List out the top 20 locations with the highest number of negative reviews.

In [None]:
google_neg_loc = df_neg["Club's Name"].value_counts().head(20)
google_neg_loc

In [None]:
trust_neg_loc = tf_neg['Location Name'].value_counts().head(20)
trust_neg_loc

In [None]:
common_locations = set(google_neg_loc.index).intersection(set(trust_neg_loc.index))
common_locations

In [None]:
com_locations = set(df_neg["Club's Name"].dropna()).intersection(set(tf_neg['Location Name'].dropna()))
df_com = df_neg[df_neg["Club's Name"].isin(com_locations)]
tf_com = tf_neg[tf_neg['Location Name'].isin(com_locations)]
merged_df = pd.concat([df_com, tf_com])
merged_df.head()

In [None]:
merged_df['Location'] = merged_df["Club's Name"].fillna('') + merged_df['Location Name'].fillna('')

merged_df[['Location','Review Content','Comment']]

In [None]:
loc_stats = merged_df.groupby("Location").agg(
    Trust_Reviews=('Review Content', 'count'),
    Google_Reviews=('Comment', 'count')
)

loc_stats['Total_Reviews'] = loc_stats['Trust_Reviews'] + loc_stats['Google_Reviews']

loc_stats = loc_stats.sort_values('Total_Reviews', ascending=False)

loc_stats = loc_stats.reset_index()
loc_stats

In [None]:
top_30_loc = loc_stats["Location"].head(30).tolist()

top_30_reviews = merged_df[merged_df["Location"].isin(top_30_loc)]

top_30_reviews['Combined Reviews'] = top_30_reviews['Comment'].fillna('') + ' ' + top_30_reviews['Review Content'].fillna('')

top_30_tokens = top_30_reviews['Combined Reviews'].dropna().apply(preprocess_text)
top_30_tokens

In [None]:
top_30_tokens_flat = [token for sublist in top_30_tokens for token in sublist]

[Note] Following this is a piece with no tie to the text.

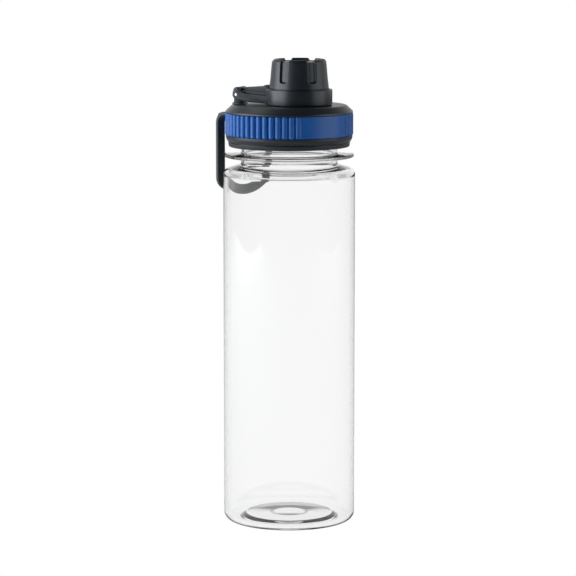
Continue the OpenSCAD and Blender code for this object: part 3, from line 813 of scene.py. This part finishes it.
def half_of_strap():
    """The strap's middle line from the end of one leg to the middle of the foot: each entry is
    a point (out, across, up) and the direction that the strap's outer face looks in."""
    leg = LOOP_HALF - STRAP_W / 2
    bend_x, bend_z = STRAP_X - BEND_R, LOOP_TOP - STRAP_T / 2 - BEND_R
    line = [(Vector((x, leg, bend_z + BEND_R)), Vector((0, 0, 1))) for x in (28, 30.5)]
    for k in range(13):
        turn = math.radians(90 - 7.5 * k)
        face = Vector((math.cos(turn), 0, math.sin(turn)))
        line.append((Vector((bend_x, leg, bend_z)) + BEND_R * face, face))
    front = Vector((1, 0, 0))
    foot_z = LOOP_LOW + STRAP_W / 2 + FOOT_R
    corner_y = leg - FOOT_CORNER
    corner_z = foot_z - math.sqrt((FOOT_R - FOOT_CORNER) ** 2 - corner_y ** 2)
    lean = math.asin(corner_y / (FOOT_R - FOOT_CORNER))
    drop = bend_z - corner_z
    line += [(Vector((STRAP_X, leg, bend_z - drop * k / 8)), front) for k in range(1, 8)]
    for k in range(9):
        turn = -(math.pi / 2 - lean) * k / 8
        line.append((Vector((STRAP_X, corner_y + FOOT_CORNER * math.cos(turn),
                             corner_z + FOOT_CORNER * math.sin(turn))), front))
    for k in range(1, 11):
        turn = lean * (1 - k / 10)
        line.append((Vector((STRAP_X, FOOT_R * math.sin(turn),
                             foot_z - FOOT_R * math.cos(turn))), front))
    return line


def strap(name):
    """Sweeps a soft-cornered flat section along the strap's middle line."""
    half = half_of_strap()
    line = half + [(Vector((p.x, -p.y, p.z)), face) for p, face in reversed(half[:-1])]
    edge = []
    for y, z, first in ((1, 1, 0), (-1, 1, 90), (-1, -1, 180), (1, -1, 270)):
        edge += circle(y * (STRAP_W / 2 - STRAP_EDGE), z * (STRAP_T / 2 - STRAP_EDGE),
                       STRAP_EDGE, first, first + 90, 5)
    points = []
    for i, (here, face) in enumerate(line):
        ahead = line[min(i + 1, len(line) - 1)][0] - line[max(i - 1, 0)][0]
        across = ahead.cross(face).normalized()
        points += [tuple(here + across * y + face * z) for y, z in edge]
    count = len(edge)
    faces = [tuple(range(count)), tuple(range(len(points) - 1, len(points) - 1 - count, -1))]
    faces += [(i * count + k, i * count + (k + 1) % count, (i + 1) * count + (k + 1) % count,
               (i + 1) * count + k) for i in range(len(line) - 1) for k in range(count)]
    return finish_mesh(name, points, faces, 50)


carry_loop = strap("carry_loop_strap")
round_room = turned("round_room", [(0, 215), (RIB_TOP + 0.35, 215), (RIB_TOP + 0.35, 235),
                                   (0, 235)], 160)
round_room.data.transform(Matrix.Rotation(-LOOP_AZ, 4, "Z"))
joined(carry_loop, [round_room])
eyes = []
for side in (-1, 1):
    leg = side * (LOOP_HALF - STRAP_W / 2)
    eyes.append(bar("eye_end", circle(PIVOT_X, PIVOT_Z, 1.3, parts=28), leg - STRAP_W / 2,
                    leg + STRAP_W / 2, 0.2))
    stub = side * (LUG_MID + 0.4)
    eyes.append(bar("stub", circle(PIVOT_X, PIVOT_Z, STUB_R, parts=28), stub - 2.1, stub + 2.1,
                    0.2))
to_loop(merged(carry_loop, eyes))

# Black elastomer: softer to the eye than the lid, a greyer black with a dull, wide shine.
elastomer = moulded_black("black_elastomer_soft_moulded", ("#353B3D", "#3B4143"), 0.6, 0.5, 0.3)
carry_loop.data.materials.append(elastomer)
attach(carry_loop, "loop")
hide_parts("carry_loop")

top_30_freq_dist = FreqDist(top_30_tokens_flat)

print("Most common words in top 30 locations:")
top_30_freq_dist.most_common(10)

In [None]:
plt.figure(figsize=(12, 6))
top_30_words = [word for word, _ in top_30_freq_dist.most_common(10)]
top_30_counts = [count for _, count in top_30_freq_dist.most_common(10)]
plt.bar(top_30_words, top_30_counts, color='skyblue')
plt.title('Most Common Words in Top 30 Locations')
plt.xlabel('Words')
plt.ylabel('Frequency')
plt.xticks(rotation=45)
plt.show()

In [None]:
top_30_text = ' '.join(top_30_tokens_flat)
top_30_wordcloud = WordCloud(width=800, height=400, background_color='white').generate(top_30_text)
plt.figure(figsize=(8, 8))
plt.imshow(top_30_wordcloud, interpolation='bilinear')
plt.title('Word Cloud - Top 30 Locations')
plt.axis('off')
plt.show()

In [None]:
Processed_Review = top_30_reviews['Combined Reviews'].apply(preprocess_text)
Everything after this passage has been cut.